═══ Raw records

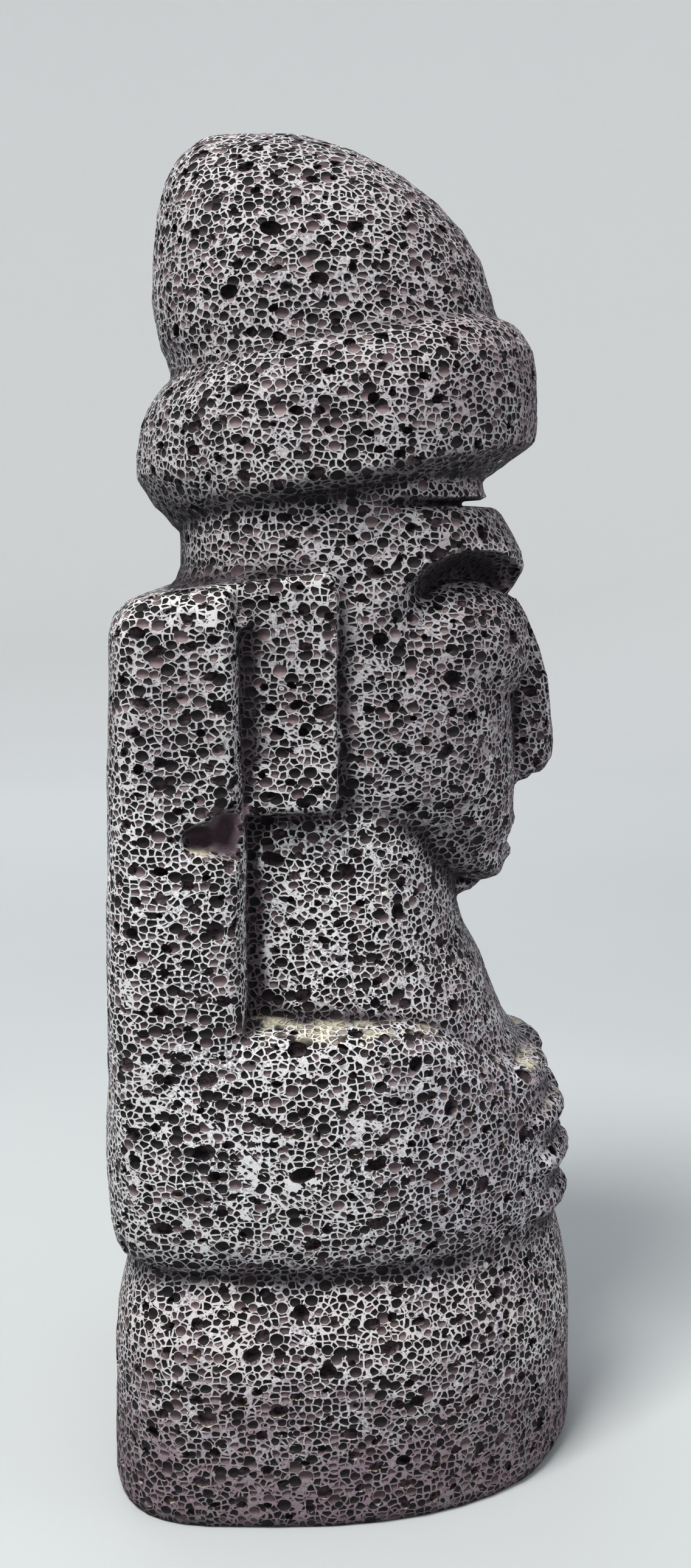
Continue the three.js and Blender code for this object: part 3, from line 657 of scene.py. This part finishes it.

══════
═══ Raw records

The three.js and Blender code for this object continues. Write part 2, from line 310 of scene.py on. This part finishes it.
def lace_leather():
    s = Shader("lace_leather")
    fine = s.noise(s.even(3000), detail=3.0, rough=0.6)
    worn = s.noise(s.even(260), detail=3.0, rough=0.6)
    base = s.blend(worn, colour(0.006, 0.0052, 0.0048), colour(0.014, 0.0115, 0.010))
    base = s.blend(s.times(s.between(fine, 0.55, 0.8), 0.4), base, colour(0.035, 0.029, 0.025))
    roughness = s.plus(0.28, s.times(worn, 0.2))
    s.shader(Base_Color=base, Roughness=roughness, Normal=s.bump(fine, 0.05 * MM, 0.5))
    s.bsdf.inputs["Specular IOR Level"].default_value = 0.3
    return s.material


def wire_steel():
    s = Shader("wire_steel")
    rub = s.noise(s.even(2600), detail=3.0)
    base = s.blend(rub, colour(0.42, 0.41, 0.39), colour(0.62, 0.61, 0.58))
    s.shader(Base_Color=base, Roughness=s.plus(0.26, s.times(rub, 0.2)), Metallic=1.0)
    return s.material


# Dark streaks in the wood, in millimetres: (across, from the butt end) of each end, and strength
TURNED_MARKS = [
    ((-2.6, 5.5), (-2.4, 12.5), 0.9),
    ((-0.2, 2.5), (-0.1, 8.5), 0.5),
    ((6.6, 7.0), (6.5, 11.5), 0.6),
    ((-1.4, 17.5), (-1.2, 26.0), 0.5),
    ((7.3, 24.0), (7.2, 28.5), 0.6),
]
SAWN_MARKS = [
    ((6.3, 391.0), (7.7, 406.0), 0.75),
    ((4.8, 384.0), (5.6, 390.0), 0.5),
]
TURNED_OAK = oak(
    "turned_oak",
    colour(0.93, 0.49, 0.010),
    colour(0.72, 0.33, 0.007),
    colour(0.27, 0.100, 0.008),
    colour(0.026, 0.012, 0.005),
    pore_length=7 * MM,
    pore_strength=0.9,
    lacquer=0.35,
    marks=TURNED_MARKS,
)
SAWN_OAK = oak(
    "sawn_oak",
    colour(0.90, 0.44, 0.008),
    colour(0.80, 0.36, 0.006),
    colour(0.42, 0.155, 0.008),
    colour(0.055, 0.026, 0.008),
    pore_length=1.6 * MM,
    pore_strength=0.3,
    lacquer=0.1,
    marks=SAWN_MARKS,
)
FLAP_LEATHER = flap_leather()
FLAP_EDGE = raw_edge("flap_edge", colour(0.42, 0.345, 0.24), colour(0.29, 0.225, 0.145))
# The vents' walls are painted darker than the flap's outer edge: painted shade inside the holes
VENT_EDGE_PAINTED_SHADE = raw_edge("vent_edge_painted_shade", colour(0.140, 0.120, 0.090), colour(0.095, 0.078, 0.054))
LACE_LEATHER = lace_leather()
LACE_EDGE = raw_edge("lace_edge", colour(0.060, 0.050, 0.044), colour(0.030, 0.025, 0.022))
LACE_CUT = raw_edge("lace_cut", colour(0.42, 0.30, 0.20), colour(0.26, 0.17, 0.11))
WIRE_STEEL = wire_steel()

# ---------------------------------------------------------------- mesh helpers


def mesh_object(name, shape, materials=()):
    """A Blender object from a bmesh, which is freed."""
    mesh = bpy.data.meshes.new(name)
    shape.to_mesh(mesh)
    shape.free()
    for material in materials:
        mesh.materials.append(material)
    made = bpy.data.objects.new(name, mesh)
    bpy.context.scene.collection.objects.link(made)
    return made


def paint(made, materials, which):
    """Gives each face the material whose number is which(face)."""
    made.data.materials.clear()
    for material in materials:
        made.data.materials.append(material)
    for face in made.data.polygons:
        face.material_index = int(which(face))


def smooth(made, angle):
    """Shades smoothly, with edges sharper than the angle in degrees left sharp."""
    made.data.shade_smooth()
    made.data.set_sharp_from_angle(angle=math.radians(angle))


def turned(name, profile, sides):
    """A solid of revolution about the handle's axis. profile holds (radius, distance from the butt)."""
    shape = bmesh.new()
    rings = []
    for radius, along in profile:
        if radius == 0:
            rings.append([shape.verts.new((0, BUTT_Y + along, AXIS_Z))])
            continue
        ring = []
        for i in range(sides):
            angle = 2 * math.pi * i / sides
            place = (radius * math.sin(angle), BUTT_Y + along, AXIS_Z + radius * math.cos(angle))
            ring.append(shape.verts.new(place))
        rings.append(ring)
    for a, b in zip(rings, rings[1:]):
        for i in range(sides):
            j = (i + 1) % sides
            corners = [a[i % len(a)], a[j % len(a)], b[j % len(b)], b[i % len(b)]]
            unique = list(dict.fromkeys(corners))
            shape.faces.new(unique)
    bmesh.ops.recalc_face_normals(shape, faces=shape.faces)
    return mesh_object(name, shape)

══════
═══ Raw records

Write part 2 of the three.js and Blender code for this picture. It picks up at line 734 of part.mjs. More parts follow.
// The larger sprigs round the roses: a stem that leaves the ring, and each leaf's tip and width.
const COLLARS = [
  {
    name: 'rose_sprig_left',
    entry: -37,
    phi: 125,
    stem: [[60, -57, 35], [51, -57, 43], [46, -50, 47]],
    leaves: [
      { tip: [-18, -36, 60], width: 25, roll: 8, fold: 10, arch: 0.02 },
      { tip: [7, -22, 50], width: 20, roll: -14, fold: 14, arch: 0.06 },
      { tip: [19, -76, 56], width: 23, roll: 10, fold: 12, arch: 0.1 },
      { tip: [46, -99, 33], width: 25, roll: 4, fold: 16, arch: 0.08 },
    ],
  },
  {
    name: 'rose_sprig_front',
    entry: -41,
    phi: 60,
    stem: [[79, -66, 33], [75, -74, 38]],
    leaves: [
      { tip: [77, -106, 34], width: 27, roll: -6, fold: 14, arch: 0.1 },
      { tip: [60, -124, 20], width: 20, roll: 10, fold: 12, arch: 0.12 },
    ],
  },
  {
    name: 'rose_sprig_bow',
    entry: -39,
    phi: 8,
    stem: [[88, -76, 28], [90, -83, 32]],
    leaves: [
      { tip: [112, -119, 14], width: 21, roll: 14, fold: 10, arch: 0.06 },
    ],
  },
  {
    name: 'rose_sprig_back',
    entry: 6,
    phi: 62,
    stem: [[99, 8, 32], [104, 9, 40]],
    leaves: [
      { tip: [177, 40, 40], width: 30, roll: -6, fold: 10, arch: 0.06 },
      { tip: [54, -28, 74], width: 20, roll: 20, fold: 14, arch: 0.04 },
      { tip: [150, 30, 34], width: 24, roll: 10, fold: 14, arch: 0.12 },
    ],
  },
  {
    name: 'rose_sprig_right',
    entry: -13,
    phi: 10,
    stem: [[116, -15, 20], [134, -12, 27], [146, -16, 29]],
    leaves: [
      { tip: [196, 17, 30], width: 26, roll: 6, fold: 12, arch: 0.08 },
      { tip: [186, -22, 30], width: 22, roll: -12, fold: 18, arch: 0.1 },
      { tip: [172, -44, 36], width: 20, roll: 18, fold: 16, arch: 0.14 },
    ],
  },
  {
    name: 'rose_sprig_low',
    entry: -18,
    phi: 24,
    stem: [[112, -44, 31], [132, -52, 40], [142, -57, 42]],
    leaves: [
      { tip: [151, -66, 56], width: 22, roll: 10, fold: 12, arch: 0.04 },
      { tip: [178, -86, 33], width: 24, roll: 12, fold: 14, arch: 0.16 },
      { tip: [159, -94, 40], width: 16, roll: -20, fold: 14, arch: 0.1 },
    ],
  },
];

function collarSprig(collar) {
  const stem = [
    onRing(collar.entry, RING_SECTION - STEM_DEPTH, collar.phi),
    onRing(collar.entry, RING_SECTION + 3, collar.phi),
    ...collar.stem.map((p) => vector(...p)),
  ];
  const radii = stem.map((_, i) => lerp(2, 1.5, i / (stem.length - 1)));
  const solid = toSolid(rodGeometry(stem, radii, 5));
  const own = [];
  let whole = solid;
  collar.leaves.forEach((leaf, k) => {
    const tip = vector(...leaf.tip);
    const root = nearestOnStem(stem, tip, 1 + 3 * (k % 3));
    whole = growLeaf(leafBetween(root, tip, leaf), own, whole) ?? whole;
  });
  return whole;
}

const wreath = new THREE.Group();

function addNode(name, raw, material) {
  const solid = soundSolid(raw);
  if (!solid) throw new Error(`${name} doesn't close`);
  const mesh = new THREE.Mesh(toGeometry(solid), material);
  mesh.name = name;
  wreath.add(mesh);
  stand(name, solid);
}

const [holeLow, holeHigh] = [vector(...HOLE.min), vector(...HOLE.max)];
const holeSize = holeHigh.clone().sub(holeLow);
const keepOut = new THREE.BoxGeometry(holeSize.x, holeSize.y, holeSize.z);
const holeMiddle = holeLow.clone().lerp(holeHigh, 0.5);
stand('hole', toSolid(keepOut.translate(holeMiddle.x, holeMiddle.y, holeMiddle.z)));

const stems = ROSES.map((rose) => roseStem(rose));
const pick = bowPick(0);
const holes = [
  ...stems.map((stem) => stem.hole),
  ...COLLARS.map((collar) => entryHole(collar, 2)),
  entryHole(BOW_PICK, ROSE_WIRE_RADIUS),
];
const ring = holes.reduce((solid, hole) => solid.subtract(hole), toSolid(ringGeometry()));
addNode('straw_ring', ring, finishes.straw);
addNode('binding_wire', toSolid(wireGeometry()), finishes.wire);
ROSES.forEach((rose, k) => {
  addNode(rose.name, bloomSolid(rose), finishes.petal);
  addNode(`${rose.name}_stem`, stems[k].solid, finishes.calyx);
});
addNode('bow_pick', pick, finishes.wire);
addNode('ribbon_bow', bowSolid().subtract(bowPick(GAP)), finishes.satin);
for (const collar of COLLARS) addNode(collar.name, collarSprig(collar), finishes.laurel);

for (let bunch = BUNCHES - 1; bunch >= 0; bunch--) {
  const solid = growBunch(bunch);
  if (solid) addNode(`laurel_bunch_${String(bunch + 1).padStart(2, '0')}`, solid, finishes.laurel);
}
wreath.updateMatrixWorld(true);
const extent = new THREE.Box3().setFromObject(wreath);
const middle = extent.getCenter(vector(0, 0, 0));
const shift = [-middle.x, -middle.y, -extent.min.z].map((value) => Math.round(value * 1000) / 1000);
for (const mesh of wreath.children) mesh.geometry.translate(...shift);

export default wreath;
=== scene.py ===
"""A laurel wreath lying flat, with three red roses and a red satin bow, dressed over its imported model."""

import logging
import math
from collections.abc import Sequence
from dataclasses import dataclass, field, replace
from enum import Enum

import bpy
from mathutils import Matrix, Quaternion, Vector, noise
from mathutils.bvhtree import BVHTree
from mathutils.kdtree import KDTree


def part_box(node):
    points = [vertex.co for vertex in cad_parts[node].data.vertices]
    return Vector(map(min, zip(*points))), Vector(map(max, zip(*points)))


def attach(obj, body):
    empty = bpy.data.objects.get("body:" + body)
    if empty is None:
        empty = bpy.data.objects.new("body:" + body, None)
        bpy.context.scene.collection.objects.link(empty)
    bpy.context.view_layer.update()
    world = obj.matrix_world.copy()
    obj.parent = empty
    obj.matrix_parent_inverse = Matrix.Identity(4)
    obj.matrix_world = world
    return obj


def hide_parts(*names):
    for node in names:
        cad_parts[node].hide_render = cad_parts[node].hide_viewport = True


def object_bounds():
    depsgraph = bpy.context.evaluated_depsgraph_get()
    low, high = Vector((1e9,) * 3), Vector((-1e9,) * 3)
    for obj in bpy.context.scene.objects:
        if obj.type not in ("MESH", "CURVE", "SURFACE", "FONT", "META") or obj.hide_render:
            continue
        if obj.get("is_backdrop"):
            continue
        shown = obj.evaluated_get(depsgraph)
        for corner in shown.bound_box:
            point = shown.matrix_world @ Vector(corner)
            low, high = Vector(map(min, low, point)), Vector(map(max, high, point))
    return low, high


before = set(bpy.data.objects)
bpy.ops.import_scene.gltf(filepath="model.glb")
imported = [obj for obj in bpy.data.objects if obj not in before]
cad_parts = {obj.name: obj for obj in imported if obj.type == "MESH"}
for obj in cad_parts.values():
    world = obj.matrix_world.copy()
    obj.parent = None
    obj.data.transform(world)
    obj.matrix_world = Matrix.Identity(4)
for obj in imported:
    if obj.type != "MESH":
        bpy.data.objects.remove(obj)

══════

* Stated problem *
Return exactly the lines above from the line that has "for (let bunch" through the line that has "from mathutils.kdtree import KDTree", inclusive, and nothing else.

* Worked answer *
for (let bunch = BUNCHES - 1; bunch >= 0; bunch--) {
  const solid = growBunch(bunch);
  if (solid) addNode(`laurel_bunch_${String(bunch + 1).padStart(2, '0')}`, solid, finishes.laurel);
}
wreath.updateMatrixWorld(true);
const extent = new THREE.Box3().setFromObject(wreath);
const middle = extent.getCenter(vector(0, 0, 0));
const shift = [-middle.x, -middle.y, -extent.min.z].map((value) => Math.round(value * 1000) / 1000);
for (const mesh of wreath.children) mesh.geometry.translate(...shift);

export default wreath;
=== scene.py ===
"""A laurel wreath lying flat, with three red roses and a red satin bow, dressed over its imported model."""

import logging
import math
from collections.abc import Sequence
from dataclasses import dataclass, field, replace
from enum import Enum

import bpy
from mathutils import Matrix, Quaternion, Vector, noise
from mathutils.bvhtree import BVHTree
from mathutils.kdtree import KDTree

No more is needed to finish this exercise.